Solutions. You should consider incorporating and making an S Election so as to:
- Significantly reduce your Social Security and Medicare taxes. As discussed above, you can reduce your Social Security and Medicare taxes by reporting only your fair market value income as compensation.
- Lower your audit risk. You can lower your audit risk by reporting all of your income and expenses on a form separate from your Form 1040.
- Achieve limited liability for you and your family. You can achieve limited liability by incorporating or becoming an LLC. This will be a significant step toward protecting your assets from lawsuits.
- Allow you to get another partner, if desired.
- Allow you to show recurring losses. You will be able to show recurring losses without being presumed to be generating “hobby losses.”

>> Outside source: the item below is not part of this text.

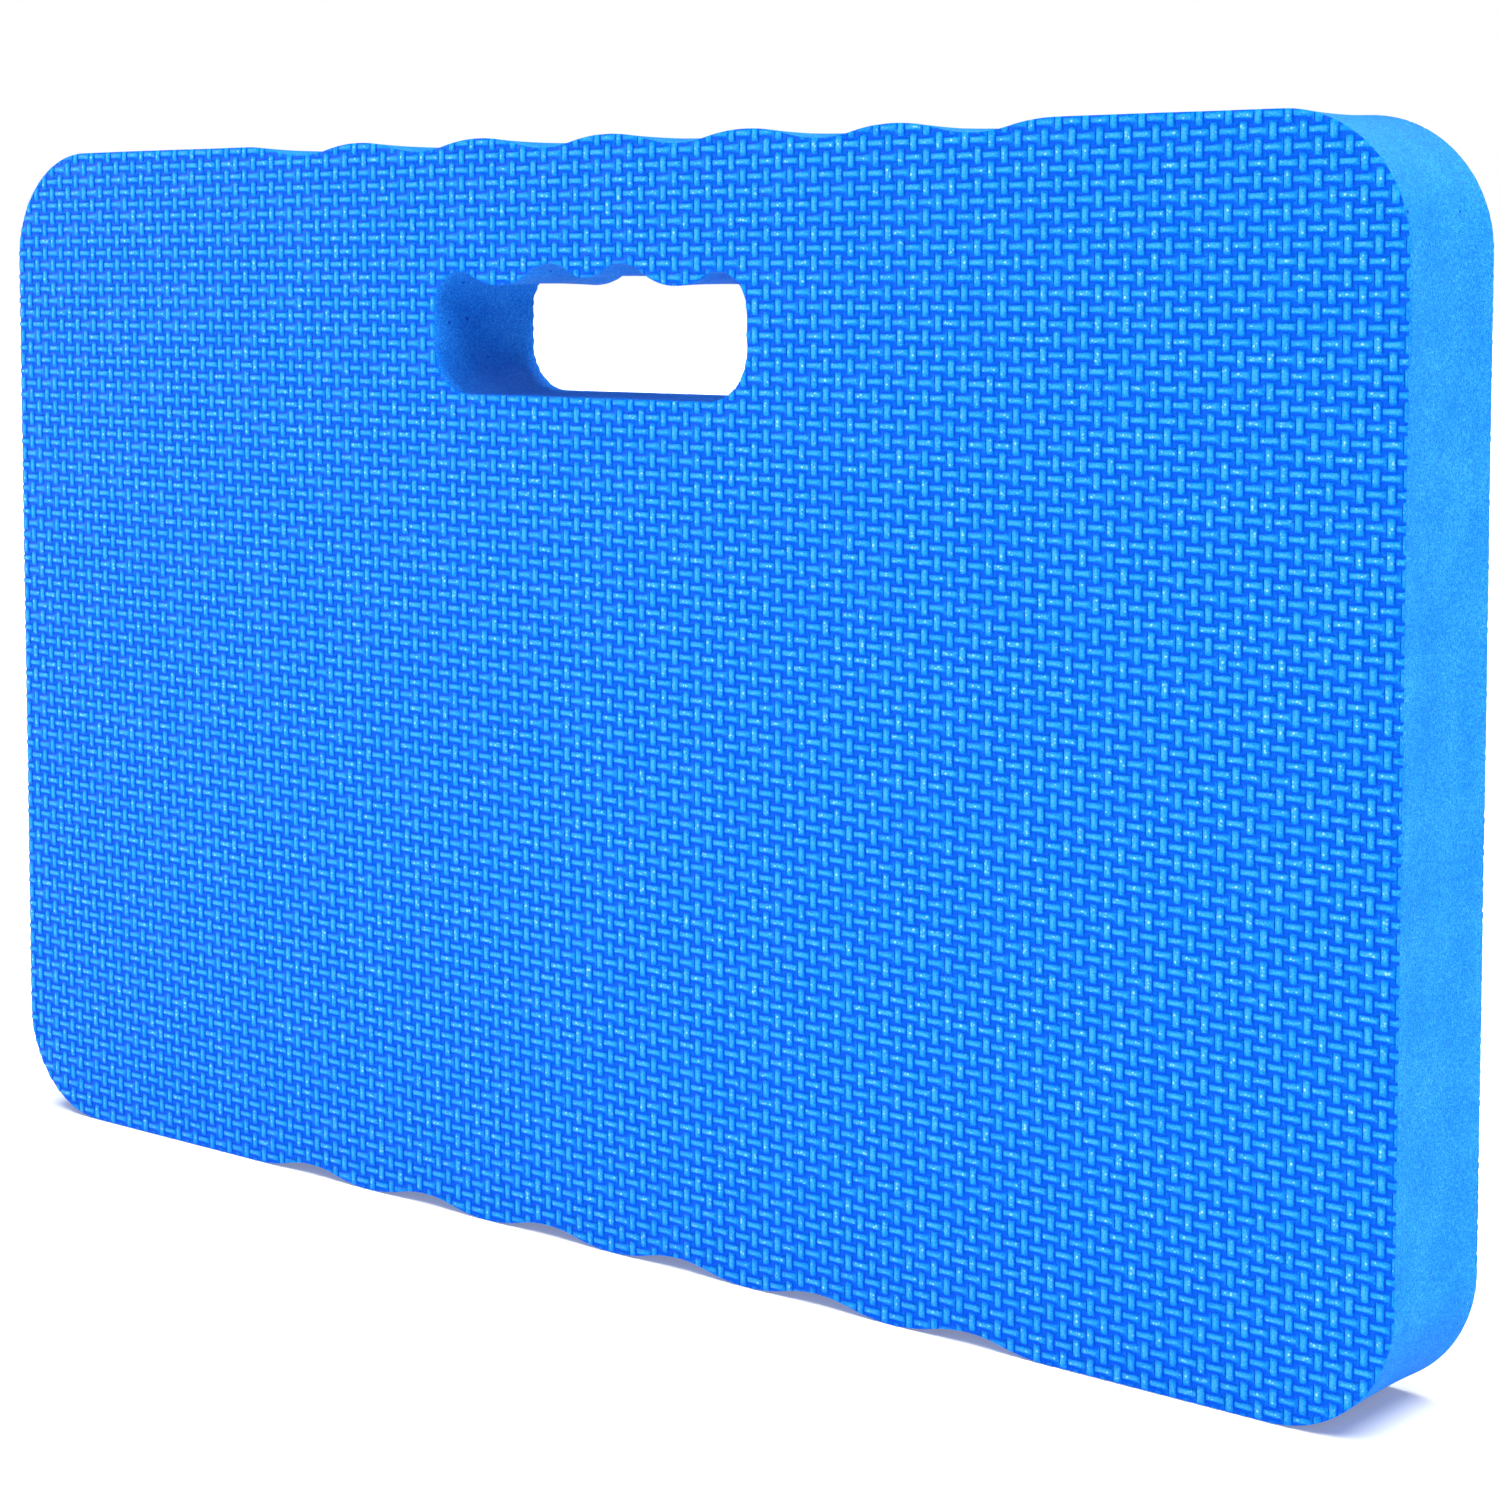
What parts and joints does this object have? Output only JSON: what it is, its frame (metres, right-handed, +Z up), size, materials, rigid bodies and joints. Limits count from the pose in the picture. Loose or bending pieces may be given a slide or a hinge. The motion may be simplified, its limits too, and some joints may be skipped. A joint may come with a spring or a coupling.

Limited Liability Company / Partnership
Problems. The tax partnership (which is typically a state law LLC or state law partnership), can be very expensive to operate. The primary problems with the LLC / tax partnership form of business include:
- High Social Security and Medicare taxes. As discussed above, you can incur higher Social Security and Medicare taxes if all of your income is reported as compensation under the “tax partnership” reporting mechanism.
- If you are a state law partnership, then you have unlimited liability. Being classified as a state law partnership is a big no-no. This is because you can be liable for the errors and omissions of your partner, and potentially all of your assets will be subject to sale to satisfy the claims of a judgment creditor.
- If you are an LLC, than liability protection is not any greater than with an S corporation or a C corporation.
Solutions. You should consider:
- Making an S election so as to significantly reduce your Social Security and Medicare taxes. This point is discussed above.
- If you are a partnership, converting into a corporation, and making an S election so as to achieve unlimited liability.
- Securing the best retirement plan, considering your salary.